(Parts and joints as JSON)
::::::
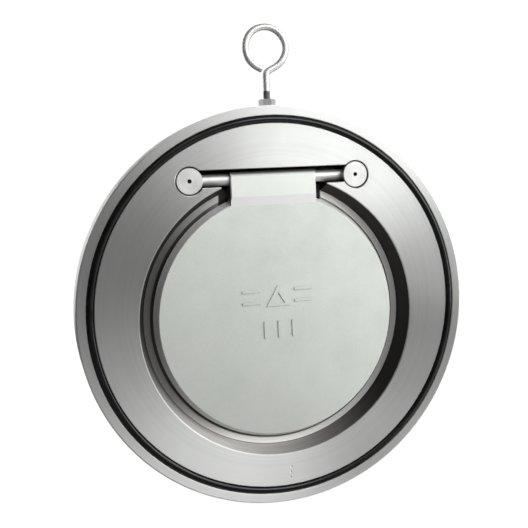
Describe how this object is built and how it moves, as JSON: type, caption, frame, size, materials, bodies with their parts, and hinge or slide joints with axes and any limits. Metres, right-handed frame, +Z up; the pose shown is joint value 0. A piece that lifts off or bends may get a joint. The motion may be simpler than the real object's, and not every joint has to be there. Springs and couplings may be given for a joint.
{
  "type": "wafer check valve",
  "caption": "Thin stainless wafer check valve: a swinging disc on a hinge pin in a flat ring body, with face seals and a lifting eye bolt.",
  "frame": {"origin": "centre of the body's outside diameter on the upstream flange face", "axes": "+Y along the pipe axis, out of the upstream face, so the flow runs towards -Y; +Z up towards the hinge and the lifting eye; +X to the right when the downstream side is looked at"},
  "size_m": [0.273, 0.0238, 0.3281],
  "materials": {
    "turned_steel": "lathe-turned stainless steel",
    "cast_steel": "blasted cast stainless steel",
    "bright_steel": "fine-turned stainless steel",
    "wire_steel": "polished bent wire",
    "seal_rubber": "moulded black nitrile rubber"
  },
  "bodies": {
    "valve_body": {"body": "turned_steel", "hinge_pin": "bright_steel", "pin_retainer_left": "bright_steel", "pin_retainer_right": "bright_steel", "retainer_screw_left": "bright_steel", "retainer_screw_right": "bright_steel", "downstream_face_oring": "seal_rubber", "upstream_face_oring": "seal_rubber", "eye_bolt": "wire_steel", "eye_bolt_nut": "wire_steel"},
    "swing_disc": {"disc": "cast_steel", "seat_oring": "seal_rubber"}
  },
  "joints": [
    {"name": "disc_swing", "type": "hinge", "parent": "valve_body", "child": "swing_disc", "pos_m": [0, -0.013, 0.08835], "axis": [-1, 0, 0], "range_deg": [0, 65]}
  ]
}
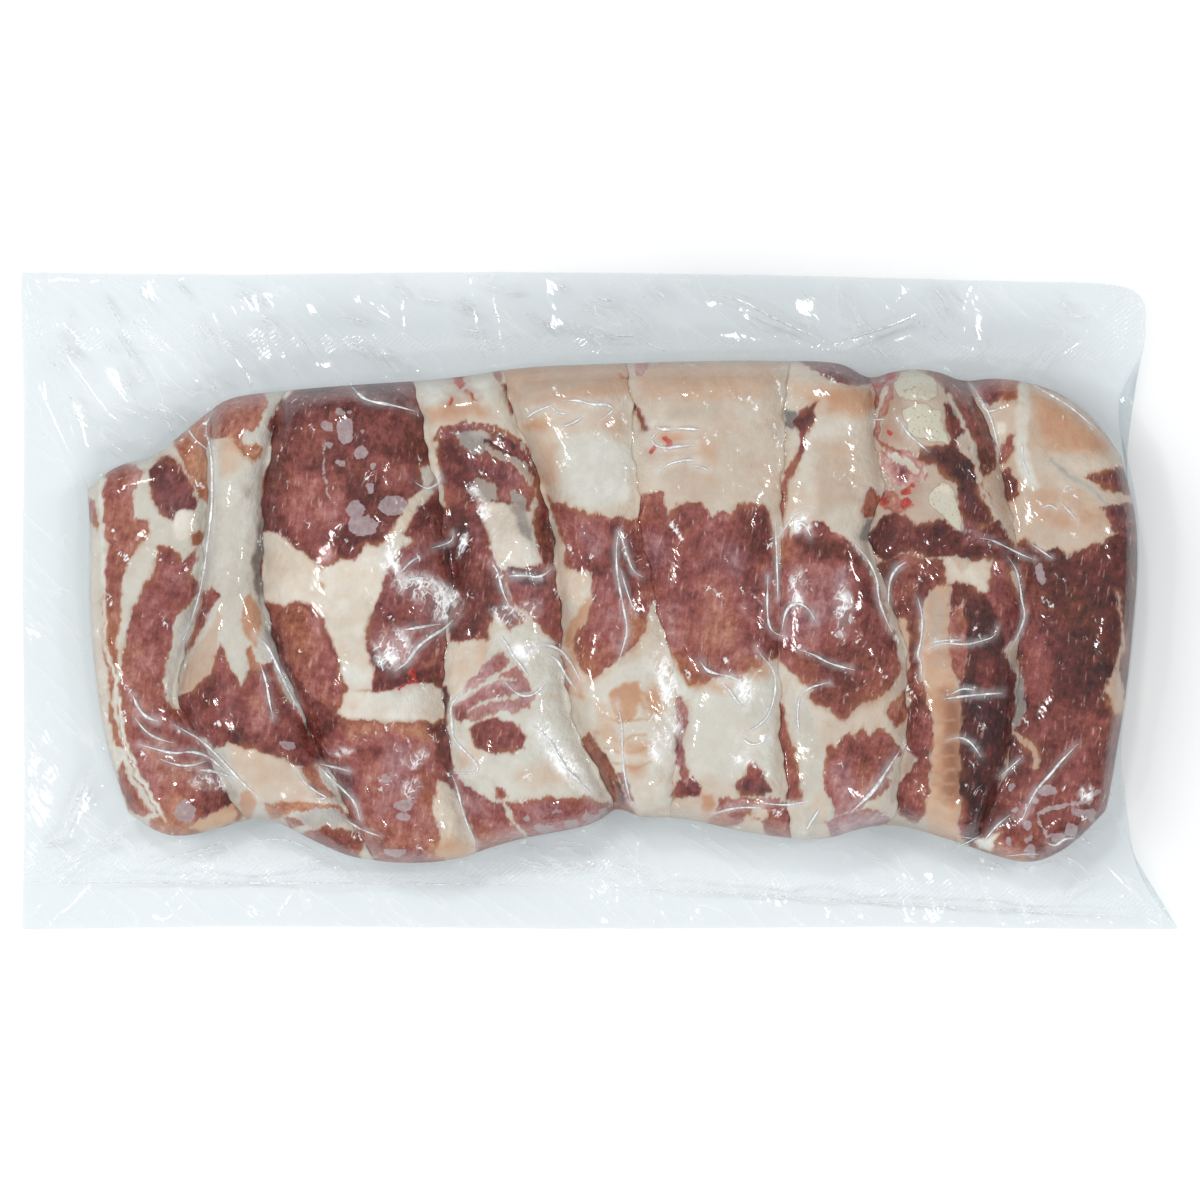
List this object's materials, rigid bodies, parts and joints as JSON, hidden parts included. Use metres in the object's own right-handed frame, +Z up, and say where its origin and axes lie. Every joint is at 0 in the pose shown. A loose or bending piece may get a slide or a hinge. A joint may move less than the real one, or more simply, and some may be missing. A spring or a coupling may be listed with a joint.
{
  "type": "vacuum pack of frozen pork ribs",
  "caption": "Flat clear vacuum bag with frozen pork rib chops pressed side by side, lying on its back in a thin sealed and wrinkled border.",
  "frame": {"origin": "on the surface that the pack lies on, under the middle of the bag's box", "axes": "+X along the pack, from the narrow end to the end where the film is drawn in; +Y to the side with the wide seal; +Z up"},
  "size_m": [0.3946, 0.2254, 0.0438],
  "materials": {
    "meat_in_film": "frozen pork, lean and fat, under clear clinging film with fine glossy pleats",
    "lean_meat": "moist frozen lean pork with thin frost",
    "bone": "sawn rib bone, porous and cream",
    "clear_film": "thin clear bag film, glossy and creased"
  },
  "bodies": {
    "root": {"sealed_pack": "meat_in_film"}
  },
  "joints": []
}
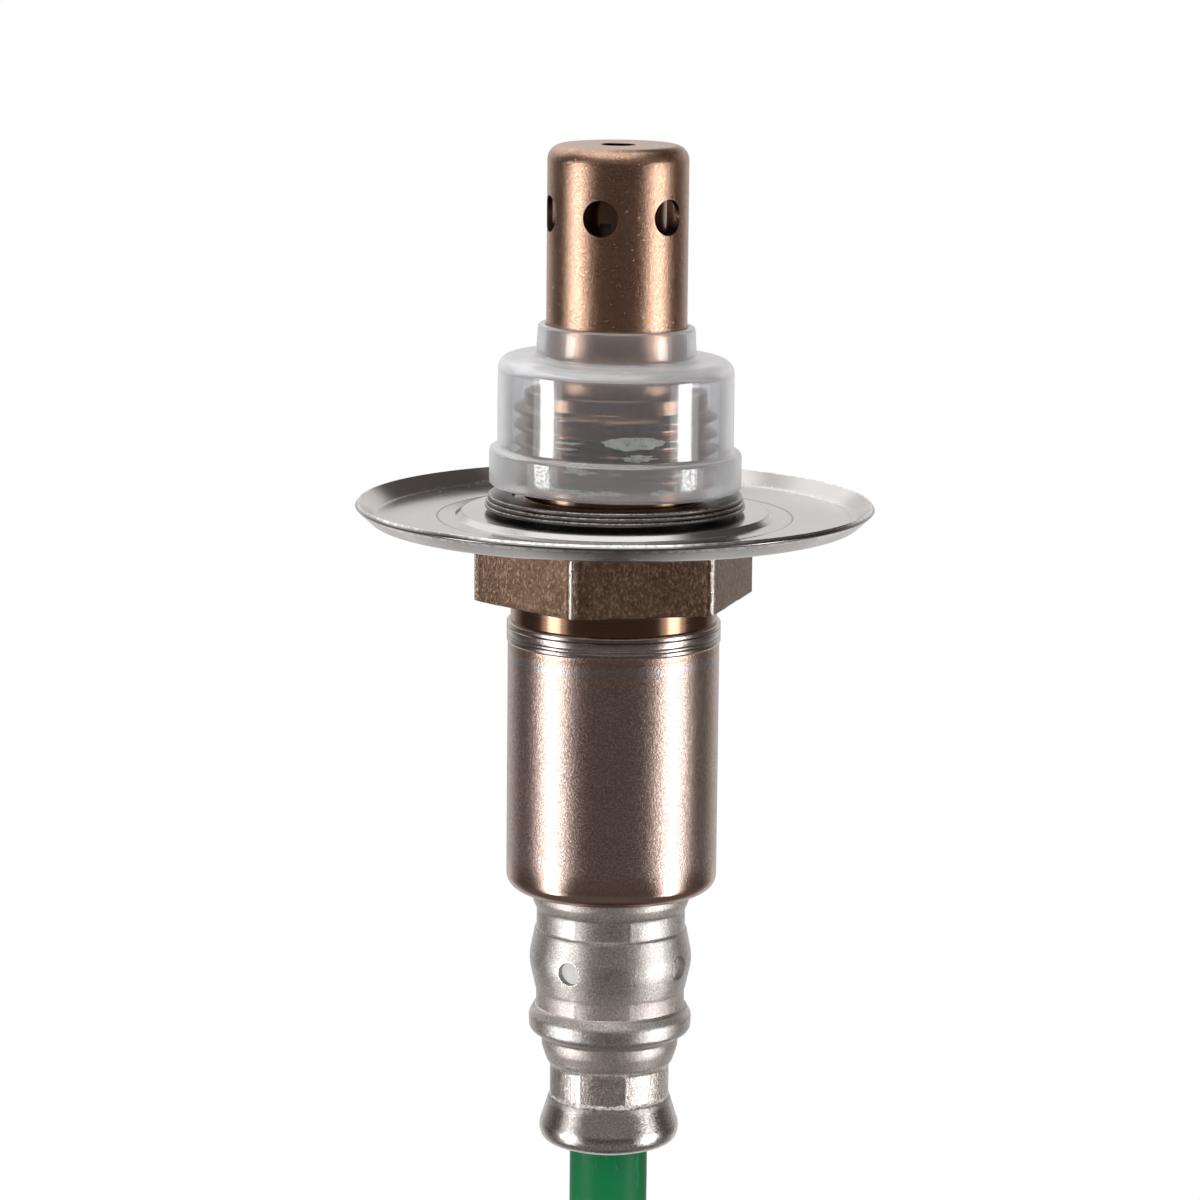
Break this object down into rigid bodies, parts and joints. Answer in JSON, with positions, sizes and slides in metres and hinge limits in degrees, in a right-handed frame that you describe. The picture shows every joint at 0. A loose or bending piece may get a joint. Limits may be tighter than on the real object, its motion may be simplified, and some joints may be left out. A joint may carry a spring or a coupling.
{
  "type": "heated oxygen sensor",
  "caption": "Heated exhaust oxygen sensor: perforated tip, capped thread, gasket, dished disc, hexagon body, crimped vent sleeve and a green cord with a connector.",
  "frame": {"origin": "on the sensor's axis, at the top of the gasket, where it seals against the exhaust boss", "axes": "+Z along the sensor's axis toward its tip, -Y toward the picture's camera, +X to its right"},
  "size_m": [0.0504, 0.046, 0.3045],
  "materials": {
    "steel_body": "turned and forged stainless steel, oiled brown lustre",
    "gasket_metal": "folded dark gunmetal steel sheet",
    "disc_metal": "polished dished stainless steel",
    "tip_metal": "polished drawn steel",
    "cap_plastic": "translucent soft plastic",
    "barrel_metal": "bead blasted drawn steel with heat tint under the collar",
    "vent_metal": "satin drawn steel with crisp crimps",
    "filter_white": "white porous breathing sleeve",
    "ceramic": "white zirconia and alumina ceramic",
    "talc": "pressed grey talc",
    "ring_metal": "plain steel rings",
    "terminal_metal": "nickel plated spring strip",
    "lead_insulation": "white lead insulation",
    "rubber_plug": "dark fluorine rubber",
    "cord_green": "green extruded sheath",
    "tie_black": "black nylon strap",
    "connector_grey": "moulded dark grey nylon",
    "boot_black": "black rubber boot",
    "lock_plastic": "moulded red brown lock plate",
    "seal_rubber": "soft blue grey silicone"
  },
  "bodies": {
    "root": {"housing": "steel_body", "gasket": "gasket_metal", "heat_shield": "disc_metal", "sensing_element": "ceramic", "packing_ring": "ring_metal", "powder_seal": "talc", "insulator_sleeve": "ceramic", "crimp_ring": "ring_metal", "heater_rod": "ceramic", "inner_protector": "tip_metal", "outer_protector": "tip_metal", "protective_cap": "cap_plastic", "barrel_cover": "barrel_metal", "vent_filter": "filter_white", "vent_cover": "vent_metal", "separator": "ceramic", "separator_spring": "ring_metal", "grommet": "rubber_plug", "lead_wire_1": "lead_insulation", "lead_wire_2": "lead_insulation", "lead_wire_3": "lead_insulation", "lead_wire_4": "lead_insulation", "outer_terminal": "terminal_metal", "inner_terminal": "terminal_metal", "heater_terminal_a": "terminal_metal", "heater_terminal_b": "terminal_metal", "cord": "cord_green", "cord_hank": "cord_green", "hank_tie": "tie_black", "cord_tail": "cord_green", "connector_boot": "boot_black", "connector_housing": "connector_grey", "connector_lock": "lock_plastic", "connector_pins": "terminal_metal", "connector_seals": "seal_rubber", "connector_leads": "lead_insulation"}
  },
  "joints": []
}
::::::
◆ Exercise details:
Without omitting anything, output the entries exactly.

◆ Full output:
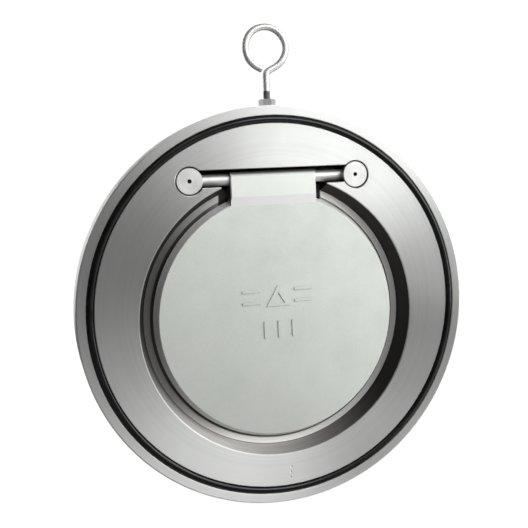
Describe how this object is built and how it moves, as JSON: type, caption, frame, size, materials, bodies with their parts, and hinge or slide joints with axes and any limits. Metres, right-handed frame, +Z up; the pose shown is joint value 0. A piece that lifts off or bends may get a joint. The motion may be simpler than the real object's, and not every joint has to be there. Springs and couplings may be given for a joint.
{
  "type": "wafer check valve",
  "caption": "Thin stainless wafer check valve: a swinging disc on a hinge pin in a flat ring body, with face seals and a lifting eye bolt.",
  "frame": {"origin": "centre of the body's outside diameter on the upstream flange face", "axes": "+Y along the pipe axis, out of the upstream face, so the flow runs towards -Y; +Z up towards the hinge and the lifting eye; +X to the right when the downstream side is looked at"},
  "size_m": [0.273, 0.0238, 0.3281],
  "materials": {
    "turned_steel": "lathe-turned stainless steel",
    "cast_steel": "blasted cast stainless steel",
    "bright_steel": "fine-turned stainless steel",
    "wire_steel": "polished bent wire",
    "seal_rubber": "moulded black nitrile rubber"
  },
  "bodies": {
    "valve_body": {"body": "turned_steel", "hinge_pin": "bright_steel", "pin_retainer_left": "bright_steel", "pin_retainer_right": "bright_steel", "retainer_screw_left": "bright_steel", "retainer_screw_right": "bright_steel", "downstream_face_oring": "seal_rubber", "upstream_face_oring": "seal_rubber", "eye_bolt": "wire_steel", "eye_bolt_nut": "wire_steel"},
    "swing_disc": {"disc": "cast_steel", "seat_oring": "seal_rubber"}
  },
  "joints": [
    {"name": "disc_swing", "type": "hinge", "parent": "valve_body", "child": "swing_disc", "pos_m": [0, -0.013, 0.08835], "axis": [-1, 0, 0], "range_deg": [0, 65]}
  ]
}
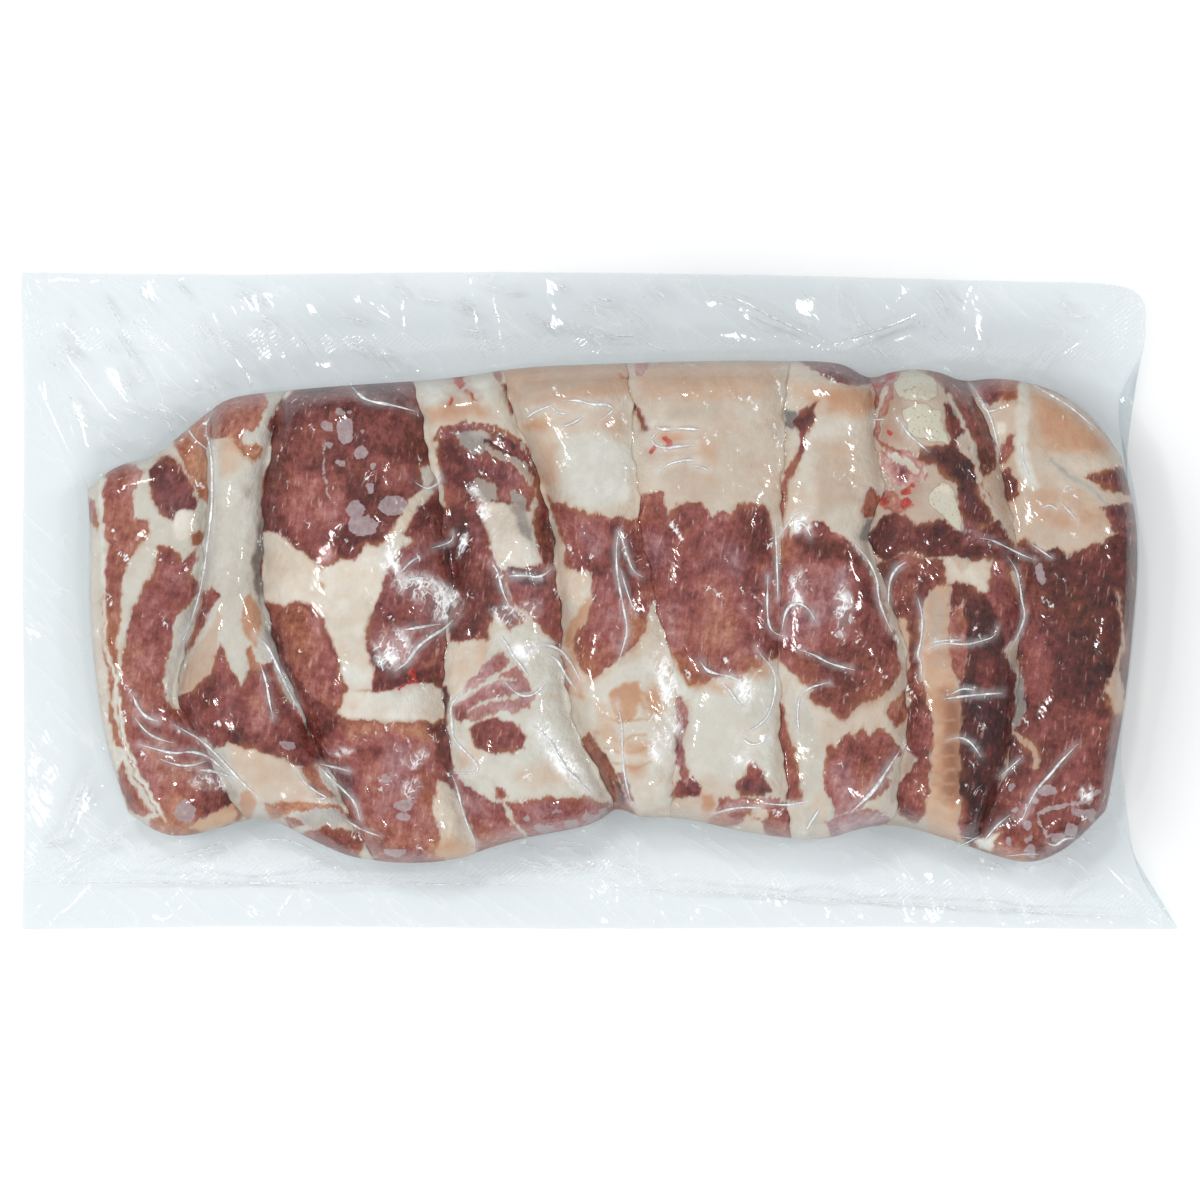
List this object's materials, rigid bodies, parts and joints as JSON, hidden parts included. Use metres in the object's own right-handed frame, +Z up, and say where its origin and axes lie. Every joint is at 0 in the pose shown. A loose or bending piece may get a slide or a hinge. A joint may move less than the real one, or more simply, and some may be missing. A spring or a coupling may be listed with a joint.
{
  "type": "vacuum pack of frozen pork ribs",
  "caption": "Flat clear vacuum bag with frozen pork rib chops pressed side by side, lying on its back in a thin sealed and wrinkled border.",
  "frame": {"origin": "on the surface that the pack lies on, under the middle of the bag's box", "axes": "+X along the pack, from the narrow end to the end where the film is drawn in; +Y to the side with the wide seal; +Z up"},
  "size_m": [0.3946, 0.2254, 0.0438],
  "materials": {
    "meat_in_film": "frozen pork, lean and fat, under clear clinging film with fine glossy pleats",
    "lean_meat": "moist frozen lean pork with thin frost",
    "bone": "sawn rib bone, porous and cream",
    "clear_film": "thin clear bag film, glossy and creased"
  },
  "bodies": {
    "root": {"sealed_pack": "meat_in_film"}
  },
  "joints": []
}
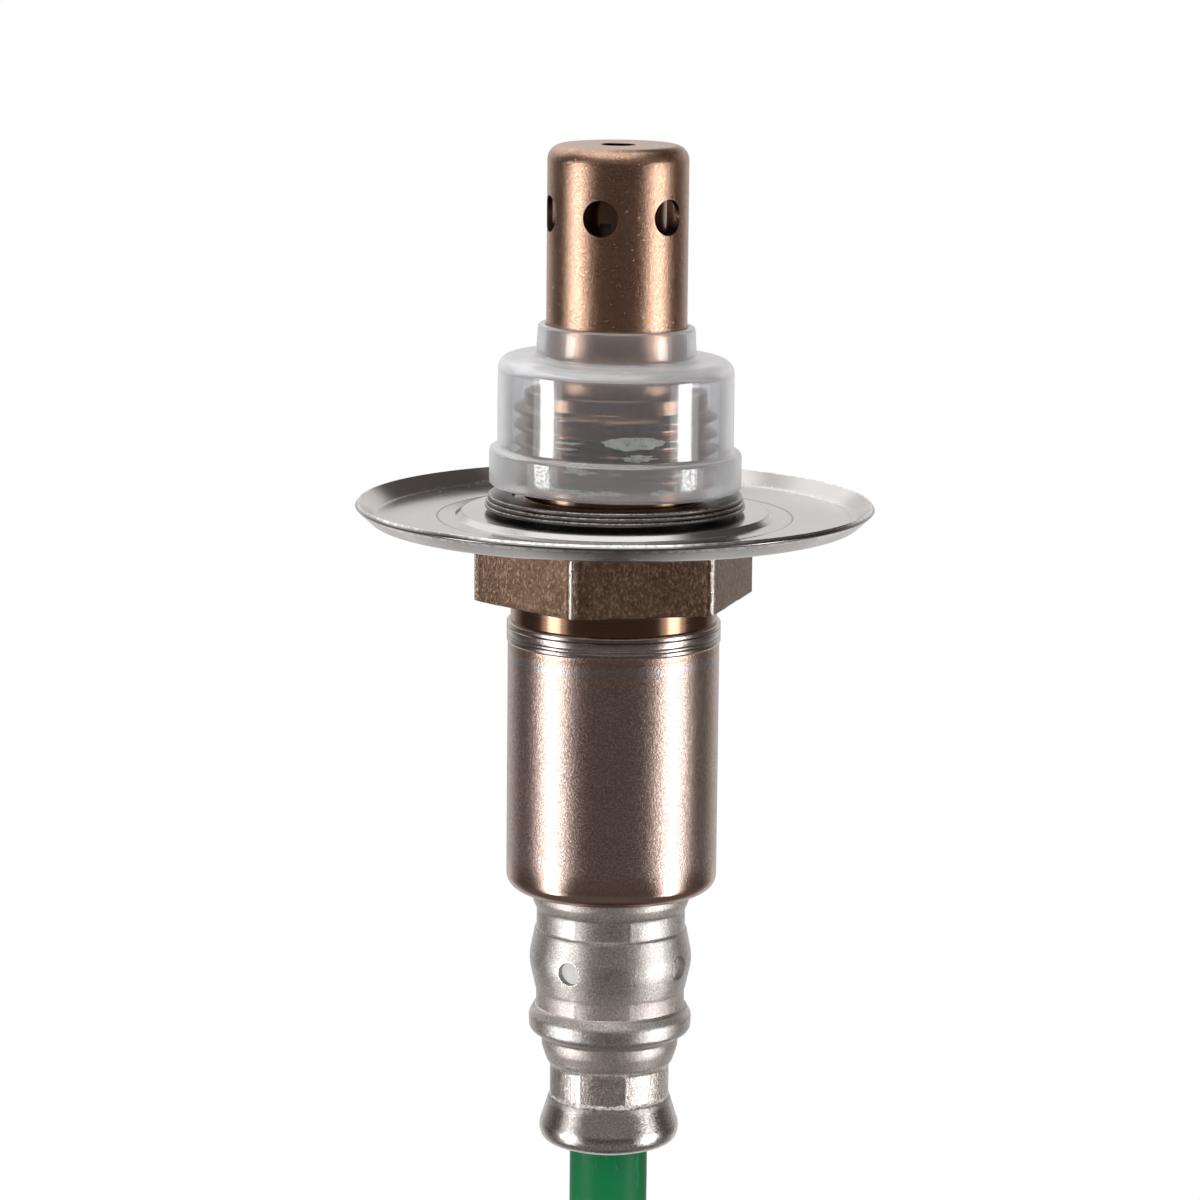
Break this object down into rigid bodies, parts and joints. Answer in JSON, with positions, sizes and slides in metres and hinge limits in degrees, in a right-handed frame that you describe. The picture shows every joint at 0. A loose or bending piece may get a joint. Limits may be tighter than on the real object, its motion may be simplified, and some joints may be left out. A joint may carry a spring or a coupling.
{
  "type": "heated oxygen sensor",
  "caption": "Heated exhaust oxygen sensor: perforated tip, capped thread, gasket, dished disc, hexagon body, crimped vent sleeve and a green cord with a connector.",
  "frame": {"origin": "on the sensor's axis, at the top of the gasket, where it seals against the exhaust boss", "axes": "+Z along the sensor's axis toward its tip, -Y toward the picture's camera, +X to its right"},
  "size_m": [0.0504, 0.046, 0.3045],
  "materials": {
    "steel_body": "turned and forged stainless steel, oiled brown lustre",
    "gasket_metal": "folded dark gunmetal steel sheet",
    "disc_metal": "polished dished stainless steel",
    "tip_metal": "polished drawn steel",
    "cap_plastic": "translucent soft plastic",
    "barrel_metal": "bead blasted drawn steel with heat tint under the collar",
    "vent_metal": "satin drawn steel with crisp crimps",
    "filter_white": "white porous breathing sleeve",
    "ceramic": "white zirconia and alumina ceramic",
    "talc": "pressed grey talc",
    "ring_metal": "plain steel rings",
    "terminal_metal": "nickel plated spring strip",
    "lead_insulation": "white lead insulation",
    "rubber_plug": "dark fluorine rubber",
    "cord_green": "green extruded sheath",
    "tie_black": "black nylon strap",
    "connector_grey": "moulded dark grey nylon",
    "boot_black": "black rubber boot",
    "lock_plastic": "moulded red brown lock plate",
    "seal_rubber": "soft blue grey silicone"
  },
  "bodies": {
    "root": {"housing": "steel_body", "gasket": "gasket_metal", "heat_shield": "disc_metal", "sensing_element": "ceramic", "packing_ring": "ring_metal", "powder_seal": "talc", "insulator_sleeve": "ceramic", "crimp_ring": "ring_metal", "heater_rod": "ceramic", "inner_protector": "tip_metal", "outer_protector": "tip_metal", "protective_cap": "cap_plastic", "barrel_cover": "barrel_metal", "vent_filter": "filter_white", "vent_cover": "vent_metal", "separator": "ceramic", "separator_spring": "ring_metal", "grommet": "rubber_plug", "lead_wire_1": "lead_insulation", "lead_wire_2": "lead_insulation", "lead_wire_3": "lead_insulation", "lead_wire_4": "lead_insulation", "outer_terminal": "terminal_metal", "inner_terminal": "terminal_metal", "heater_terminal_a": "terminal_metal", "heater_terminal_b": "terminal_metal", "cord": "cord_green", "cord_hank": "cord_green", "hank_tie": "tie_black", "cord_tail": "cord_green", "connector_boot": "boot_black", "connector_housing": "connector_grey", "connector_lock": "lock_plastic", "connector_pins": "terminal_metal", "connector_seals": "seal_rubber", "connector_leads": "lead_insulation"}
  },
  "joints": []
}